We can instantly make a substitution into Lagrange's formula as we have a convenient substitution for the dot product, that is $\vec{u} \cdot \vec{v} = \| \vec{u} \| \| \vec{v} \| \cos \theta$. Making this substitution and the substitution that $\cos ^ \theta = 1 - \sin^2 \theta$ we get that:

(3)
\begin{align} \| \vec{u} \times \vec{v} \|^2 = \|\vec{u}\|^2 \|\vec{v} \|^2 - (\| \vec{u} \| \| \vec{v} \| \cos\theta)^2 \\ \| \vec{u} \times \vec{v} \|^2 = \|\vec{u}\|^2 \|\vec{v} \|^2 - \| \vec{u} \|^2 \| \vec{v} \|^2 \cos^2\theta \\ \| \vec{u} \times \vec{v} \|^2 = \|\vec{u}\|^2 \|\vec{v} \|^2 (1 - \cos^2\theta) \\ \| \vec{u} \times \vec{v} \|^2 = \|\vec{u}||^2 \|\vec{v} \|^2 \sin^2\theta \end{align}

The last step is to square root both sides of this equation. Since the length/norm of a vector will always be positive and that $\sin \theta > 0$ for $0 ≤ \theta < \pi$, it follows that all parts under the square root are positive, therefore:

(4)
\begin{align} \| \vec{u} \times \vec{v} \| = \|\vec{u}\| \|\vec{v}\| \sin \theta \end{align}

Note that this is the same formula as the area of a parallelogram in 3-space, and thus it follows that $A = \| \vec{u} \times \vec{v} \| = \| \vec{u} \| \| \vec{v} \| \sin \theta$.
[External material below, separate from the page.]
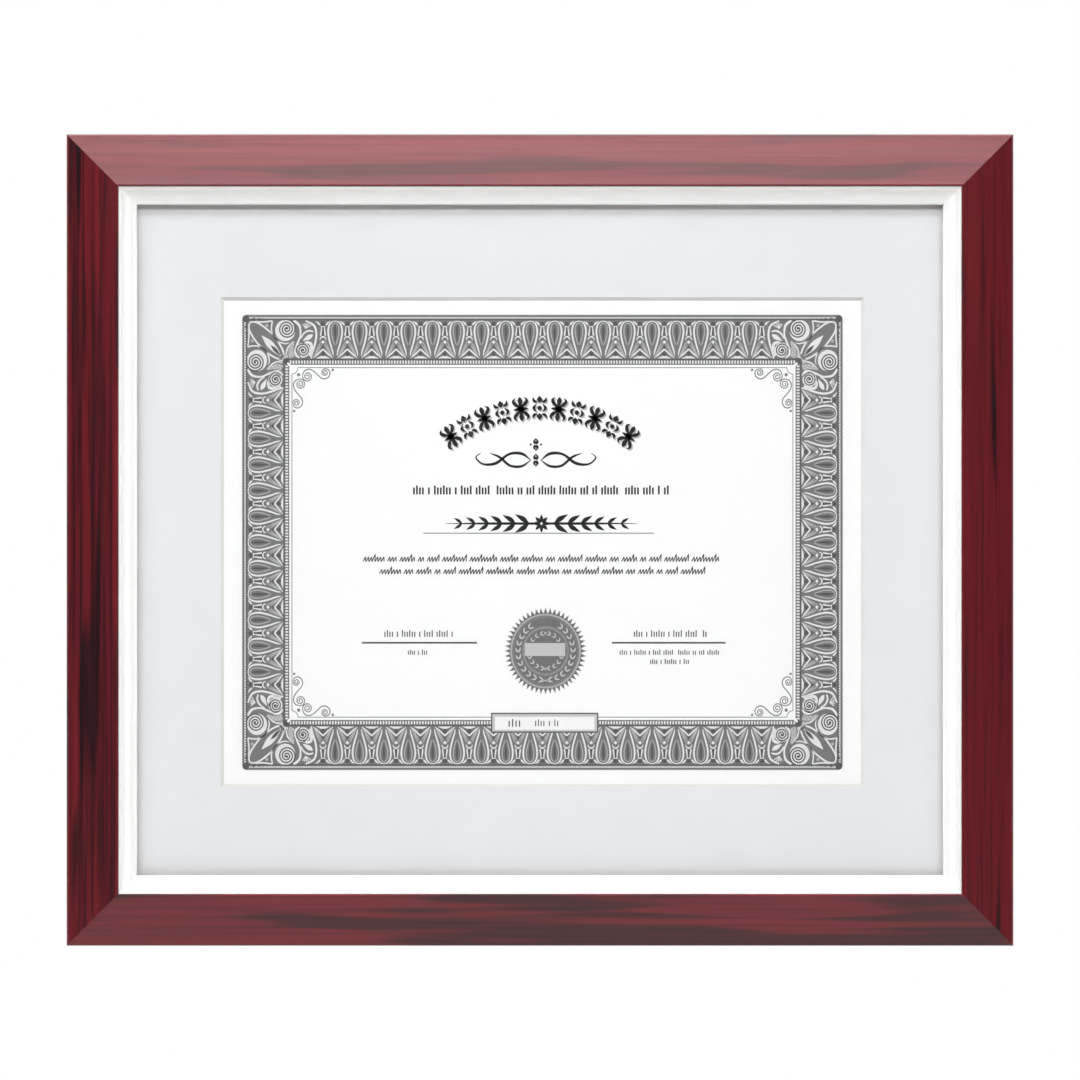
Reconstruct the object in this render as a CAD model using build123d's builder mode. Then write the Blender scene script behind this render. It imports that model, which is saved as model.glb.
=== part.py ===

# The Area of a Triangle in 3-Space

We note that the area of a triangle defined by two vectors $\vec{u}, \vec{v} \in \mathbb{R}^3$ will be half of the area defined by the resulting parallelogram of those vectors. Thus we can give the area of a triangle with the following formula:

(5)
\begin{align} \: A = \frac{1}{2} \| \vec{u} \times \vec{v} \| = \frac{1}{2} \|\vec{u}\| \|\vec{v}\| \sin \theta \end{align}
 Corollary 1: If $\vec{u}, \vec{v} \in \mathbb{R}^3$, then the area of the triangle formed by $\vec{u}$ and $\vec{v}$ is $\mathrm{Area} = \frac{1}{2} \| \vec{u} \| \| \vec{v} \| \sin \theta$.